CAD and scene scripts
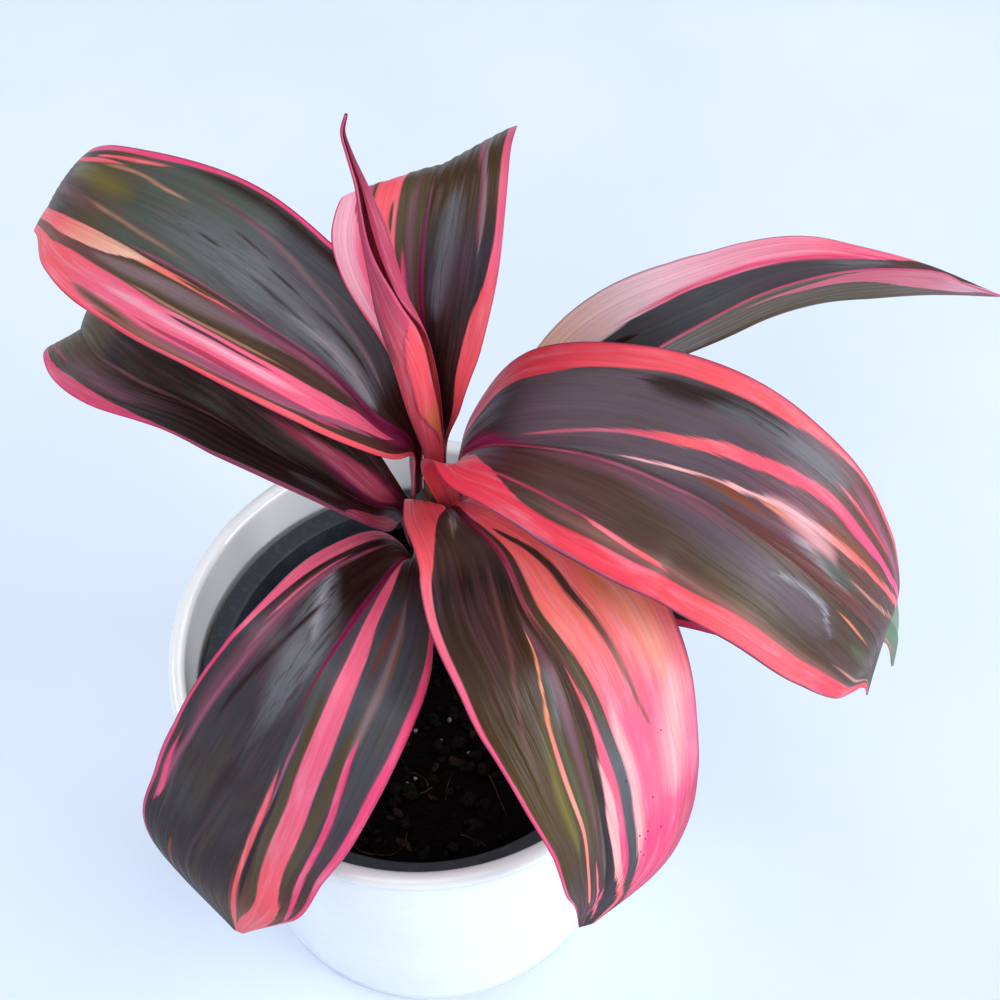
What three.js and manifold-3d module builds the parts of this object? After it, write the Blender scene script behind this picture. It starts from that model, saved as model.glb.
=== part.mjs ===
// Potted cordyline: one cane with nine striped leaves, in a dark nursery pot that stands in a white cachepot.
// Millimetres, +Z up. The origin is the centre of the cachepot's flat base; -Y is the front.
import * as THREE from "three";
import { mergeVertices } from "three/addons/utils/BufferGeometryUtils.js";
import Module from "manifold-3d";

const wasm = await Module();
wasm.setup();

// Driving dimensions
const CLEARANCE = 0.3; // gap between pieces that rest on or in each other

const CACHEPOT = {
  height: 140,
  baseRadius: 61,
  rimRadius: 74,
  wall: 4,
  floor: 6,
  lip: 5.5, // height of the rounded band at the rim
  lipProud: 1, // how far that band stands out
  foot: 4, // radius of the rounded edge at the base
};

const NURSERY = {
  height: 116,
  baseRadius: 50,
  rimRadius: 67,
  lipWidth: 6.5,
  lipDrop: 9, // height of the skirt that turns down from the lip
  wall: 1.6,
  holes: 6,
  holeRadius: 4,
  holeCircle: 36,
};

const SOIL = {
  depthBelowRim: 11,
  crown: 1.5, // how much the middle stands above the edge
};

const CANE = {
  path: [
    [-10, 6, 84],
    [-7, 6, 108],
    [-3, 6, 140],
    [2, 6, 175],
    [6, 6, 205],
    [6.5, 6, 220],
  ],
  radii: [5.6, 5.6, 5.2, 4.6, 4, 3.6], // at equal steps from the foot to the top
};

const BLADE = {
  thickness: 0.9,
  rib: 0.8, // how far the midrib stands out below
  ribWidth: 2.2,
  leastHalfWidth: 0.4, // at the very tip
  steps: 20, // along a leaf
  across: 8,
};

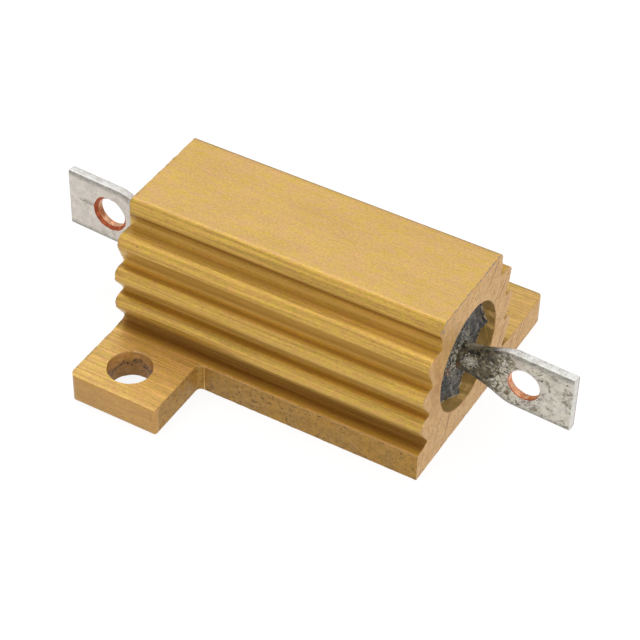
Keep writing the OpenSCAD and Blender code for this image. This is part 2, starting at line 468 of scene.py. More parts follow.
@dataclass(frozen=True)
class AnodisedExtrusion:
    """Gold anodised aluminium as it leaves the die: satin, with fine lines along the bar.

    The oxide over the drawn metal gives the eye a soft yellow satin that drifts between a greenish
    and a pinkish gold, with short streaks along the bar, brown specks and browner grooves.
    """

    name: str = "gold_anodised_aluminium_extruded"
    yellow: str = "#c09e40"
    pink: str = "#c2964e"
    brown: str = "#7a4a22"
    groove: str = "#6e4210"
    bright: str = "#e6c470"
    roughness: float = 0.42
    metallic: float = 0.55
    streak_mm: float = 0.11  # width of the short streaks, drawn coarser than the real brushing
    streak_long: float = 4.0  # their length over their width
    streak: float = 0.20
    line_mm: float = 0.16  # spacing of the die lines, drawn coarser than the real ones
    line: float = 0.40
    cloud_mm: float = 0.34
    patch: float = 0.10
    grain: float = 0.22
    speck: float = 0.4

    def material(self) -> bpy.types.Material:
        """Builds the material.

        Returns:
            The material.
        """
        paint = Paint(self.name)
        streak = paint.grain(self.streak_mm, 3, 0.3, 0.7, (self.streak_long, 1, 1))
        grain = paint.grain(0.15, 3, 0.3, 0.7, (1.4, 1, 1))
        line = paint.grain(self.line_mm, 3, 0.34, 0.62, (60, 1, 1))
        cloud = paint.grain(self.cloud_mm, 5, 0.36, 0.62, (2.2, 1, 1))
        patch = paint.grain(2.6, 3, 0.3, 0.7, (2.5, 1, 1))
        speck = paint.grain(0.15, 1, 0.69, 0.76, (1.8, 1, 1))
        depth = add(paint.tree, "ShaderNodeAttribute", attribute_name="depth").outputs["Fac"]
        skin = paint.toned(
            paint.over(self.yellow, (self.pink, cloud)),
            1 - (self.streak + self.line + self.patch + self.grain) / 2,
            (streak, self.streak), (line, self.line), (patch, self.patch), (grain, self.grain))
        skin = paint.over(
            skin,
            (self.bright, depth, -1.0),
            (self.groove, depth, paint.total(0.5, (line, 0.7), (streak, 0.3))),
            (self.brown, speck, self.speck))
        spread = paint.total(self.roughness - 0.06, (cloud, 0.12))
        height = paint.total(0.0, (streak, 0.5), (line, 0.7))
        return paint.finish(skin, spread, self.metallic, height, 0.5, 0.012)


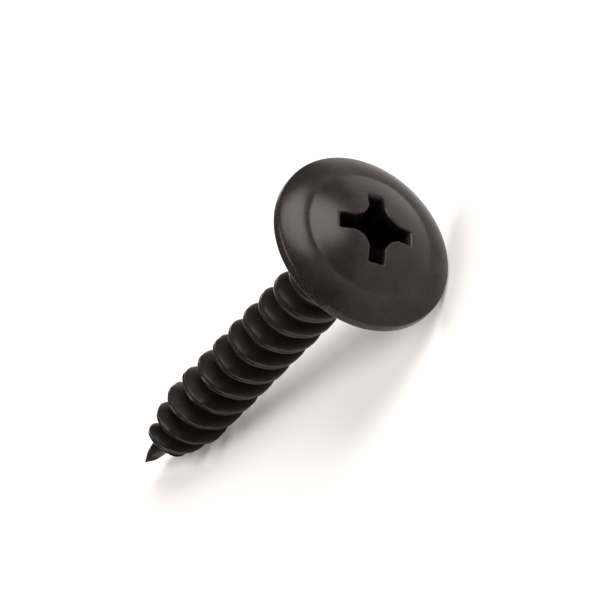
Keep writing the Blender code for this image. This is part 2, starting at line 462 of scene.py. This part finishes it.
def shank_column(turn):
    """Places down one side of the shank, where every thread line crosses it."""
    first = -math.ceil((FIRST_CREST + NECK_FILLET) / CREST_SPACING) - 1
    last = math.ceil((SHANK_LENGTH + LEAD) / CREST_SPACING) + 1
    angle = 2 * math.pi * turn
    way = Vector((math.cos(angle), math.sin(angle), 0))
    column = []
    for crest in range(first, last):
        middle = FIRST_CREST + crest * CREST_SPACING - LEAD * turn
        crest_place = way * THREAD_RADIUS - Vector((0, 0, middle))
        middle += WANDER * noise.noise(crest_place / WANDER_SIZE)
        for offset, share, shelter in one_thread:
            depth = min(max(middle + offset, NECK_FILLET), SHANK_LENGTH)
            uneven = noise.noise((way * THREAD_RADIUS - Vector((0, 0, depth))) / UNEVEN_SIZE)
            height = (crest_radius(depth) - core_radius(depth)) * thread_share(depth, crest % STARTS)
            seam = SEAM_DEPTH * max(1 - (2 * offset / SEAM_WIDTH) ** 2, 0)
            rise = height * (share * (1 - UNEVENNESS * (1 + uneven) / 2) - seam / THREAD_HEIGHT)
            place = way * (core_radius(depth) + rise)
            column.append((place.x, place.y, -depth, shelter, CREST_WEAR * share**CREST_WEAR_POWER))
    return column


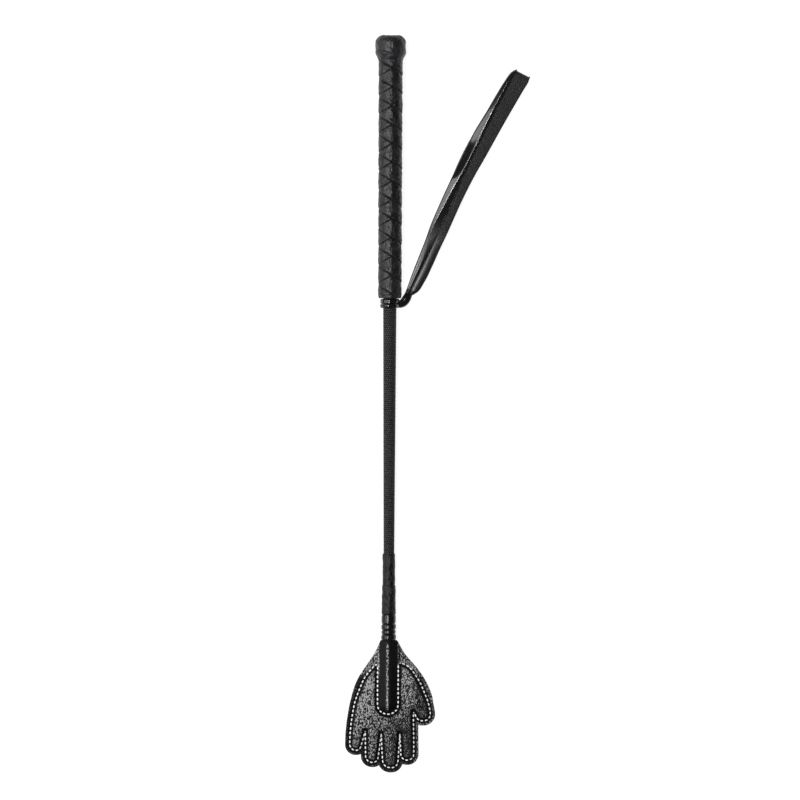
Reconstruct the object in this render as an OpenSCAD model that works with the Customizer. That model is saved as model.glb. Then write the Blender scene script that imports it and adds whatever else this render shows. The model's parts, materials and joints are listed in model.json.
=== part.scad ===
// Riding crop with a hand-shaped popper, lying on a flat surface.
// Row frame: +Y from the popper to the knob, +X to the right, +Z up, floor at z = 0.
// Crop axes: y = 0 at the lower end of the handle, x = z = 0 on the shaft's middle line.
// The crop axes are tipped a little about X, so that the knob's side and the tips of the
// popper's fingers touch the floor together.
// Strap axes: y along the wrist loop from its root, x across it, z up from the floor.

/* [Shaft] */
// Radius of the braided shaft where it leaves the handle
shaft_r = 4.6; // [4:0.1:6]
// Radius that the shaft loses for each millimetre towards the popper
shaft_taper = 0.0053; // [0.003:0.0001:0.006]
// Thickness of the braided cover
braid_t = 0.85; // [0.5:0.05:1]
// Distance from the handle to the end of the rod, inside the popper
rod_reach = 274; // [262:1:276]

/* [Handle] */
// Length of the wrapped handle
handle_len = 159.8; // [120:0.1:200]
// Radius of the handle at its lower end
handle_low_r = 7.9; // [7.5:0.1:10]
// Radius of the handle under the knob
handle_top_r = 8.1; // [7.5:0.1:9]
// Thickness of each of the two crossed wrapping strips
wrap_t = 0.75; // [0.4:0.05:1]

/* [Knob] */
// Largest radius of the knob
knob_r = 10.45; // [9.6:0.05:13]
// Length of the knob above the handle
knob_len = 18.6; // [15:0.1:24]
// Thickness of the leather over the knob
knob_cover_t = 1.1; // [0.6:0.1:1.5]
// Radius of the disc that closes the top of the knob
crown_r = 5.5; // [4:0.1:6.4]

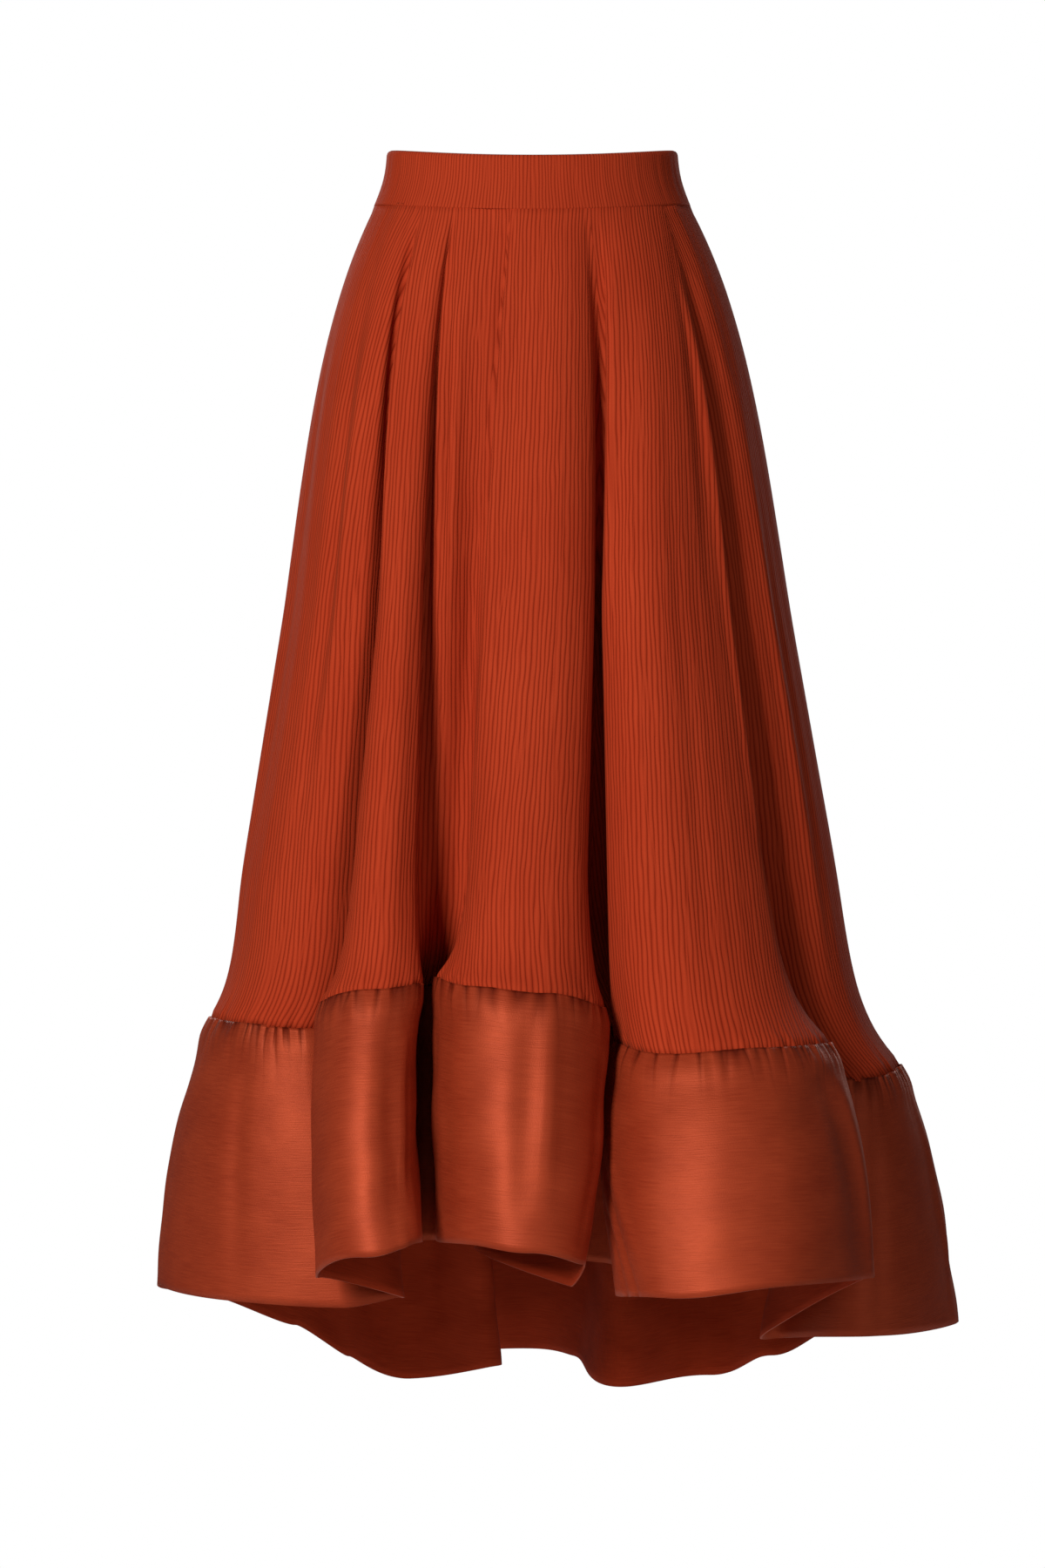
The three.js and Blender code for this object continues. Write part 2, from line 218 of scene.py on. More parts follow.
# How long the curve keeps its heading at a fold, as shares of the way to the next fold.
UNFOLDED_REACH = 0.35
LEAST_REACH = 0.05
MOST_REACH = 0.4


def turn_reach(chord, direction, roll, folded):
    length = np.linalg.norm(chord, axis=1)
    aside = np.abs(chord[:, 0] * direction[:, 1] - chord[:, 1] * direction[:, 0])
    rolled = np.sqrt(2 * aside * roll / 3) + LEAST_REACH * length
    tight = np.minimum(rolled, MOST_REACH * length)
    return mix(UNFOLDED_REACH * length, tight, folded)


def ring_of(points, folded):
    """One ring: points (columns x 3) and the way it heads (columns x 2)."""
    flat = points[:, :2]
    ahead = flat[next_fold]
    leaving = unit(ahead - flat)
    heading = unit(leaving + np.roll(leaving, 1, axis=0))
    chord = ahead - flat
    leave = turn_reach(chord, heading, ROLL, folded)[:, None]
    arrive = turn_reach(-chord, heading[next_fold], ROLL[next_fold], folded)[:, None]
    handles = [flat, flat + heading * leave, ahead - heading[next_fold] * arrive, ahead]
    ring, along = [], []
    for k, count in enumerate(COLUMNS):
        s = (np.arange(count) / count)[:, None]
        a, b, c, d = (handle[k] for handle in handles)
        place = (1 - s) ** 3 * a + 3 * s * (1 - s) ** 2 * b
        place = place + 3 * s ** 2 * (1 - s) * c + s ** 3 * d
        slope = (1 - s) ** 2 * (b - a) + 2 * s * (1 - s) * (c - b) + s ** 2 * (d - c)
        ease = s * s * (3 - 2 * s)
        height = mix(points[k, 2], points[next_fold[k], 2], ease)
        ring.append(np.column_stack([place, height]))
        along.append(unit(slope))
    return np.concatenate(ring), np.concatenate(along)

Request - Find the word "that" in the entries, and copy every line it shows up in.

Solution to this task -
What three.js and manifold-3d module builds the parts of this object? After it, write the Blender scene script behind this picture. It starts from that model, saved as model.glb.
// Potted cordyline: one cane with nine striped leaves, in a dark nursery pot that stands in a white cachepot.
const CLEARANCE = 0.3; // gap between pieces that rest on or in each other
  lipProud: 1, // how far that band stands out
  lipDrop: 9, // height of the skirt that turns down from the lip
    The oxide over the drawn metal gives the eye a soft yellow satin that drifts between a greenish
Reconstruct the object in this render as an OpenSCAD model that works with the Customizer. That model is saved as model.glb. Then write the Blender scene script that imports it and adds whatever else this render shows. The model's parts, materials and joints are listed in model.json.
// The crop axes are tipped a little about X, so that the knob's side and the tips of the
// Radius that the shaft loses for each millimetre towards the popper
// Radius of the disc that closes the top of the knob